Personality Traits in an Italian Sample: Relationship with Anxiety and Depression
Alessandra Minelli1, *, Laura Pedrini2, Laura Rosa Magni2, Alessandro Rotondo3
Identifiers and Pagination:Year: 2009
First Page: 26
Last Page: 30
Publisher ID: CPEMH-5-26
Article History:Received Date: 7/9/2009
Revision Received Date: 25/10/2009
Acceptance Date: 25/10/2009
Electronic publication date: 22/12/2009
Collection year: 2009
open-access license: This is an open access article licensed under the terms of the Creative Commons Attribution Non-Commercial License (http://creativecommons.org/licenses/by-nc/3.0/) which permits unrestricted, non-commercial use, distribution and reproduction in any medium, provided the work is properly cited.

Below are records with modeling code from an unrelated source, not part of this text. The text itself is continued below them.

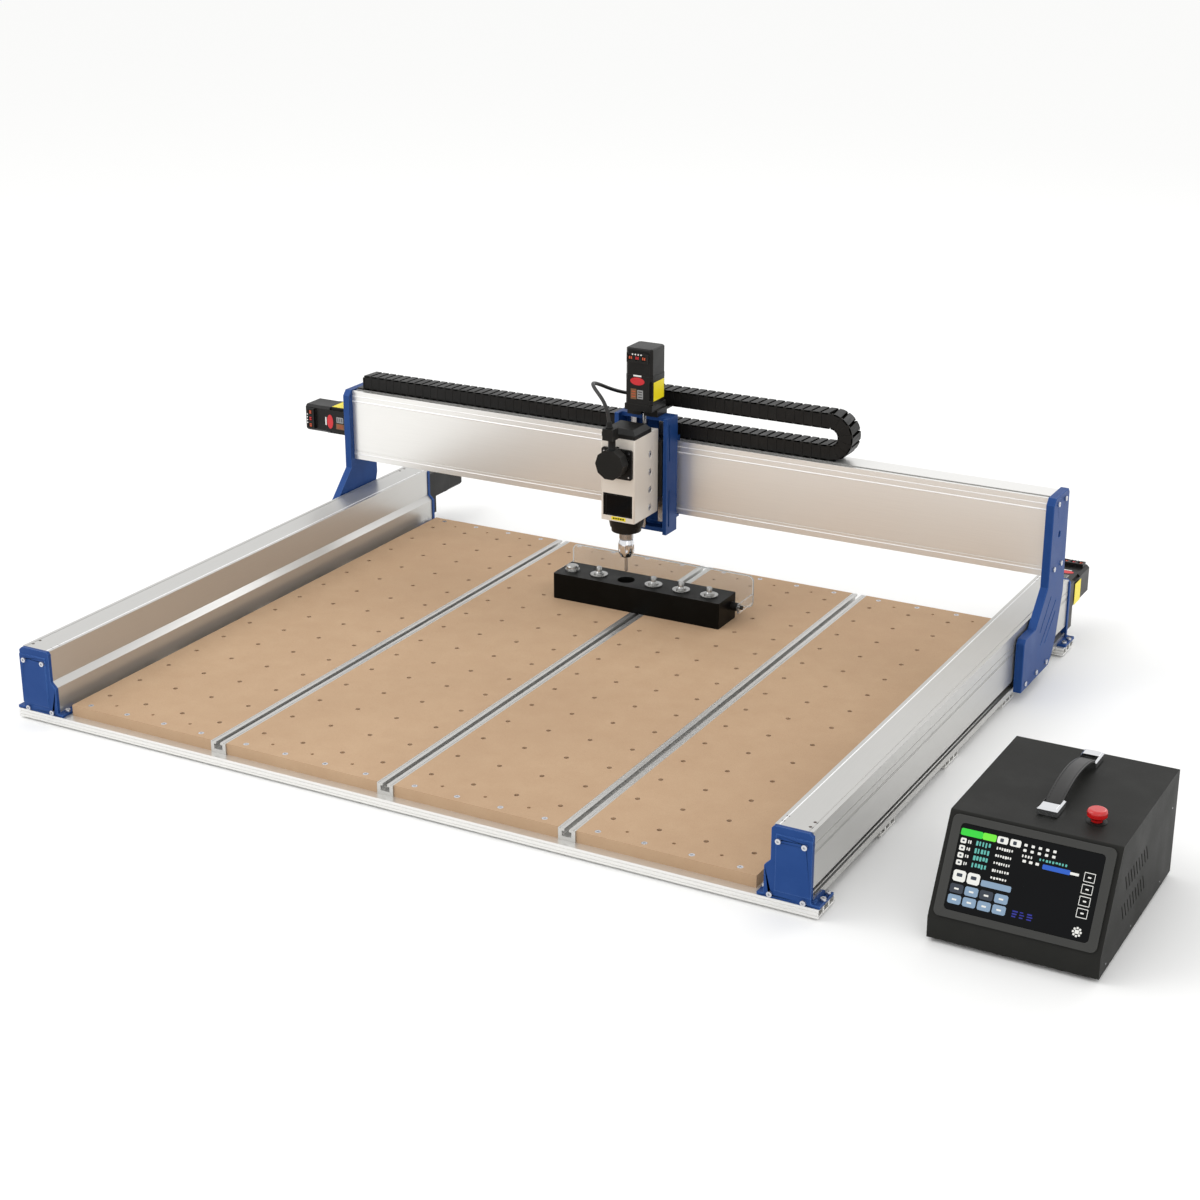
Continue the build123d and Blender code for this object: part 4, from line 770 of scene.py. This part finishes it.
z_low, z_high = corners("z_motor")
z_centre = Vector(((z_low.x + z_high.x) / 2, z_high.y - MOTOR_HALF, z_low.z))
x_low, x_high = corners("x_motor")
x_centre = Vector((x_high.x, x_high.y - MOTOR_HALF, (x_low.z + x_high.z) / 2))
y_high = corners("y_motors")[1]
MOTORS = {
    "z_motor": ("carriage", z_centre, UP, FRONT, (1, 0, 0)),
    "x_motor": ("gantry", x_centre, (-1, 0, 0), FRONT, UP),
}
for hand, out in (("right", 1), ("left", -1)):
    y_centre = Vector((out * (y_high.x - MOTOR_HALF), y_high.y - MOTOR_LONG, Y_MOTOR_Z))
    MOTORS[hand + "_y_motor"] = ("base", y_centre, (0, 1, 0), UP, (out, 0, 0))
for name, (body, *setting) in MOTORS.items():
    motor_dress(name + "_prints", body, *setting)
print("prints and sockets laid on", len(MOTORS), "motors")

# %% [markdown]
# ## Spindle head
# Four screws sit in the round pockets on each side of the spindle housing. The socket plate is
# held by corner screws, the plug's gland is ribbed for the fingers, and a yellow warning strip
# lies under the window. The strip has bars only, no words.

# %% Spindle head
body_low, body_high = corners("spindle_body")
plug_low, plug_high = corners("plug_base")
window_low, window_high = corners("spindle_window")
head_x = (body_low.x + body_high.x) / 2
shape = bmesh.new()
for side in (-1, 1):
    face_x = head_x + side * ((body_high.x - body_low.x) / 2 - 2 * MM)
    for i in range(4):
        spot = Vector((face_x, body_high.y - 31 * MM, body_high.z - (42 + i * 35) * MM))
        add_turned(shape, spot, (side, 0, 0), [(0, 6.8 * MM), (0.5 * MM, 6.8 * MM)], 28)
        add_turned(shape, spot, (side, 0, 0),
                   [(0, 4.2 * MM), (1.4 * MM, 4.2 * MM), (1.9 * MM, 3.4 * MM)], 24)
        # A black hexagon on each steel head is painted shade in its socket.
        add_disc(shape, spot + Vector((side * 1.8 * MM, 0, 0)), (side, 0, 0), 2.1 * MM, 0.2 * MM,
                 1, 6)
for corner_x in (plug_low.x + 6 * MM, plug_high.x - 6 * MM):
    for corner_z in (plug_low.z + 6 * MM, plug_high.z - 6 * MM):
        spot = Vector((corner_x, body_low.y - 5 * MM, corner_z))
        add_turned(shape, spot, FRONT, [(0, 3 * MM), (1 * MM, 3 * MM), (1.5 * MM, 2.2 * MM)],
                   20, 1)
        add_disc(shape, spot + FRONT * (1.4 * MM), FRONT, 1.3 * MM, 0.2 * MM, 0, 6)
new_piece("spindle_screws", shape, [bolt_steel, screw_black], "spindle")



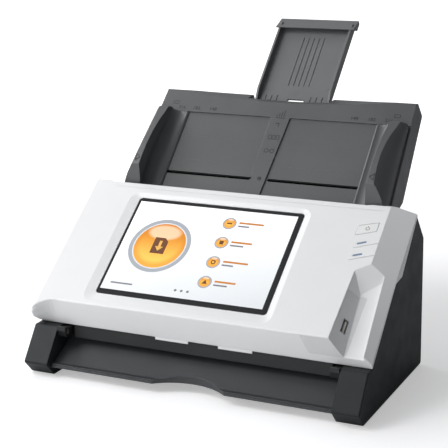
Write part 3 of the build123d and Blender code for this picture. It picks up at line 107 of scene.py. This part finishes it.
def ranged(tree, value, start, end, low=0.0, high=1.0, smooth=False):
    """Maps a value between start and end onto low to high, held at both ends."""
    made = add(tree, "ShaderNodeMapRange", Value=value)
    for name, number in (("From Min", start), ("From Max", end), ("To Min", low), ("To Max", high)):
        made.inputs[name].default_value = number
    if smooth:
        made.interpolation_type = "SMOOTHSTEP"
    return made.outputs["Result"]


def spread(tree, value, low, high):
    """Maps a noise value of about 0.3 to 0.7 onto low to high."""
    return ranged(tree, value, 0.3, 0.7, low, high)


def mix(tree, factor, first, second):
    """Colour between two colours or sockets."""
    made = tree.nodes.new("ShaderNodeMix")
    made.data_type = "RGBA"
    for index, value in ((0, factor), (6, first), (7, second)):
        socket = made.inputs[index]
        if isinstance(value, bpy.types.NodeSocket):
            tree.links.new(value, socket)
        elif index == 0:
            socket.default_value = value
        else:
            socket.default_value = (*value, 1.0) if len(value) == 3 else value
    return made.outputs[2]


def tone(colour, share):
    """Darker or lighter form of a colour."""
    return tuple(min(1.0, channel * share) for channel in colour)


def new_material(name):
    """Material with one shader, and its coordinates in metres."""
    material = bpy.data.materials.new(name)
    material.use_nodes = True
    tree = material.node_tree
    tree.nodes.clear()
    output = tree.nodes.new("ShaderNodeOutputMaterial")
    shader = tree.nodes.new("ShaderNodeBsdfPrincipled")
    tree.links.new(shader.outputs[0], output.inputs[0])
    coords = tree.nodes.new("ShaderNodeTexCoord").outputs["Object"]
    return material, tree, shader, coords


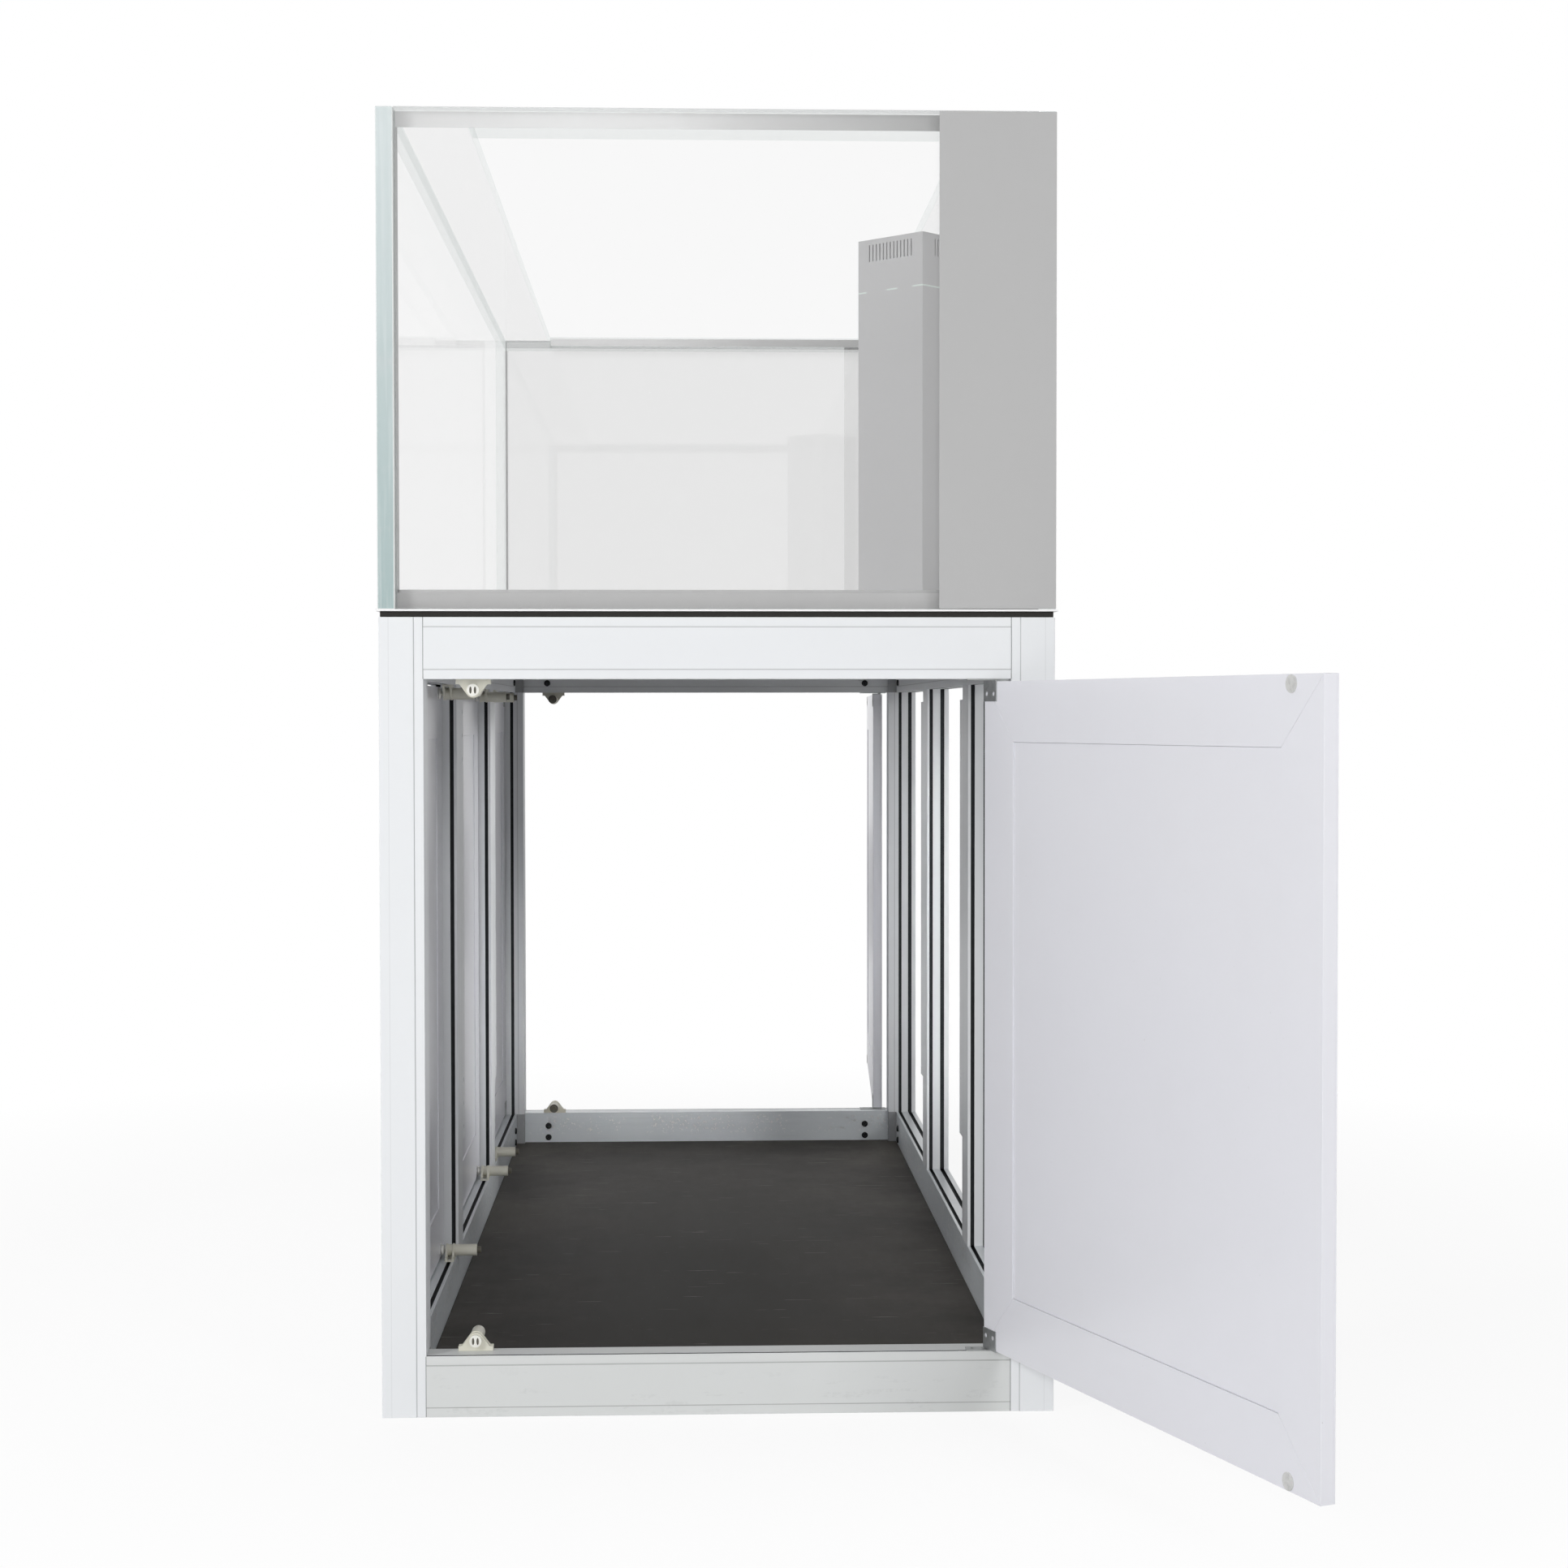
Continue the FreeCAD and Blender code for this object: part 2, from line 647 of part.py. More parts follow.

Personality traits provide a description of individual emotional and cognitive processes that modulate thoughts, feelings and behaviour. Few studies have investigated the relationship of personality traits with depression and anxiety in the general Italian population. The aim of the present study was to replicate previous evidences about the association of personality traits with anxiety and depression in a general Italian population sample.
We recruited 418 volunteers through different sources; such as university, newspaper advertisement, hospital, and elderly association. 327 subjects accepted to participate to the study and were screened with the Mini-International Neuropsychiatric Interview (M.I.N.I.) in order to assess DSM-IV Axis I disorders and with the Temperament and Character Inventory (TCI) in order to measure personality traits.
Based on the assessment made by the MINI, the whole sample consisted of 266 (81%) subjects without and 61 subjects (19%) with life-time DSM-IV Axis I disorders. Volunteers with life-time anxiety and depressive disorders showed high scores in Harm Avoidance as well as low scores in Self-Directedness and in the Novelty Seeking subscale “Exploratory Excitability”.
Our results support previous evidences showing that personality traits, in particular Harm Avoidance and Self-Directedness, could represent markers of vulnerability for depression and anxiety disorders.